Well, of course, both had to do with my children, whom I had left with their father in Boston the year before, in order to take a position in an experimental college in California, from which I had been subsequently fired, as “too experimental.”

Of course, this bacterial illness had presented itself for the third time at another painful crossroad in my life. The first occasion (and by far most serious, life-threatening, was when a supernatural voice had thundered,  filling the hospital room, “LIVE OR DIE, IT’S YOUR CHOICE.” I chose to live, which meant I would choose, soon after, to leave my loveless marriage. The second time the infection presented itself was during the process of writing my PhD dissertation: I had completed the first part of it, and for some reason was stuck, could not write the second part. Bingo, peritonitis again.
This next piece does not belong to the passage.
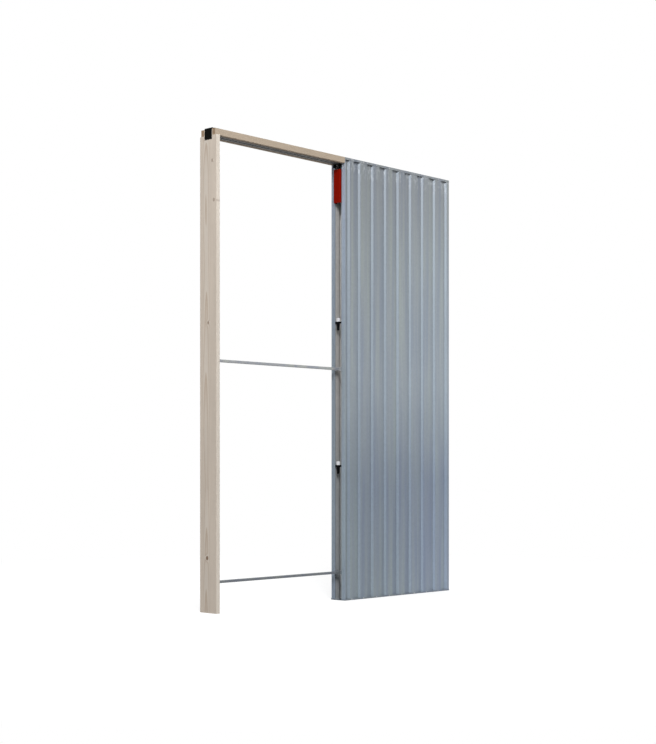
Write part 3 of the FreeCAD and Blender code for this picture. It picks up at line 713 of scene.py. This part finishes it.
def make_floor():
    """A white floor that takes the soft shadow near the object and is plain white further off."""
    bpy.ops.mesh.primitive_plane_add(size=FLOOR_SIZE)
    floor = bpy.context.object
    floor.name = "studio_floor"
    material = bpy.data.materials.new("studio_floor")
    tree = empty_tree(material)
    near = add_node(tree, "AddShader", diffuse(tree, FLOOR_SHADE), emission(tree, FLOOR_GLOW))
    place = add_node(tree, "TexCoord").outputs["Object"]
    reach = add_node(tree, "VectorMath", place, operation="LENGTH").outputs["Value"]
    fade = ramp(tree, calc(tree, "DIVIDE", reach, FADE_REACH), *FLOOR_FADE)
    shown = add_node(tree, "MixShader", fade, near.outputs[0], emission(tree, 1.0))
    mixed = add_node(tree, "MixShader", seen_directly(tree), diffuse(tree, FLOOR_BOUNCE),
                     shown.outputs[0])
    add_node(tree, "OutputMaterial", mixed.outputs[0])
    floor.data.materials.append(material)


def make_world():
    """A white background, and an even light from all round at a lower level."""
    world = bpy.data.worlds.new("studio")
    bpy.context.scene.world = world
    tree = empty_tree(world)
    light, white = (add_node(tree, "Background", WHITE, strength).outputs[0]
                    for strength in (WORLD_LIGHT, 1.0))
    mixed = add_node(tree, "MixShader", seen_directly(tree), light, white)
    add_node(tree, "OutputWorld", mixed.outputs[0])


def soft_light(name, place, size, watts):
    """A round lamp that faces the object and isn't seen."""
    light = bpy.data.lights.new(name, "AREA")
    light.shape = "DISK"
    light.size = size
    light.energy = watts
    lamp = bpy.data.objects.new(name, light)
    lamp.location = place
    lamp.rotation_euler = (Vector(FOCUS) - Vector(place)).to_track_quat("-Z", "Y").to_euler()
    lamp.visible_camera = False
    bpy.context.scene.collection.objects.link(lamp)


make_floor()
make_world()
for settings in LIGHTS:
    soft_light(*settings)

# The camera as it was fitted to the photograph: its focal length and its horizon, below the
# middle of the picture, in pixels
IMAGE_HEIGHT = 744
FOCAL_PIXELS = 1473.78
HORIZON_DROP = 92.27
SENSOR = 36.0
CAMERA_PLACE = (-5.0890, -4.6938, 0.6397)
CAMERA_HEADING = -0.8209

lens = bpy.data.cameras.new("camera")
lens.sensor_width = SENSOR
lens.lens = FOCAL_PIXELS * SENSOR / IMAGE_HEIGHT
lens.shift_y = HORIZON_DROP / IMAGE_HEIGHT
camera = bpy.data.objects.new("camera", lens)
camera.location = CAMERA_PLACE
camera.rotation_euler = (math.pi / 2, 0, CAMERA_HEADING)
bpy.context.scene.collection.objects.link(camera)
bpy.context.scene.camera = camera

bpy.context.scene.view_settings.view_transform = "Standard"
And that time, after four days in the hospital, I was able to return to the typewriter and the material I had sought to put into words poured out.

Each time, an illness presented through the second chakra, the sexual creative chakra. I had to allow my own creative self to shine, to grow, and to do so, on three successive occasions I had to give up what was no longer viable — first my marriage, next, a block within my thinking process, and finally, my career as a “college teacher.” On each occasion, with each turning point, the body was my teacher; she showed me the way.

As I lay there, with Mildred speaking to me in a low voice, my tears beginning to flow, the bacterial infection, which had been recurring over a three year period, disappeared for good.

What do I take from this extended experience? That the body knows; that it tells me, by its symptoms, in a symbolic manner, what is needed now, if I am to either correct, or to stay the course, on my own unique path as a human being.

Furthermore, I look at all the circumstances surrounding this tri-partite experience as uncanny, supernatural, touched by he divine. I was being led in the direction I was intended to go all along.

I tell this story to introduce the reader to the spiritual frisson that for me, lives in the juxtaposition of two videos that I listened to last night, during my insomniac hours: one of a woman who almost died in a plane crash and the uncanny circumstances surrounding the experience, and the other, the story of a primary doctor who does not practice allopathic medicine, who does not rely on pharmaceutical drugs or surgery, but instead, knows that the body wants to heal, that it is designed to heal, and that the entire plant world is here to support its healing process.

I found both videos utterly riveting.

https://beforeitsnews.com/alternative/2022/07/dr-carrie-madej-talks-about-her-plane-crash-gives-an-update-on-her-health-with-dr-sherry-tenpenny-and-dr-lee-merritt-3776185.html

https://beforeitsnews.com/prophecy/2022/07/new-sarah-westall-cabals-biggest-secret-scam-everyone-needs-to-know-w-dr-glidden-2532033.html

 

 

2 thoughts on “Reflections on the Body as Vehicle for the Soul’s Path

  1. Thank you Ann, beautifully told story. I have not had the dramatic experience as you but have been brought to the same place of trusting the body rather than blindly following allopathic medicine.

    1. And though I didn’t mention it in this post, it all goes back to Descartes, in the 17th century, when he split the mind from the body: “I think, therefore I am.” (Therefore only my thinking is me.) If the body is viewed as something external to the self, and furthermore, viewed as a mechanism, why then, of course we call in experts to “fix it.”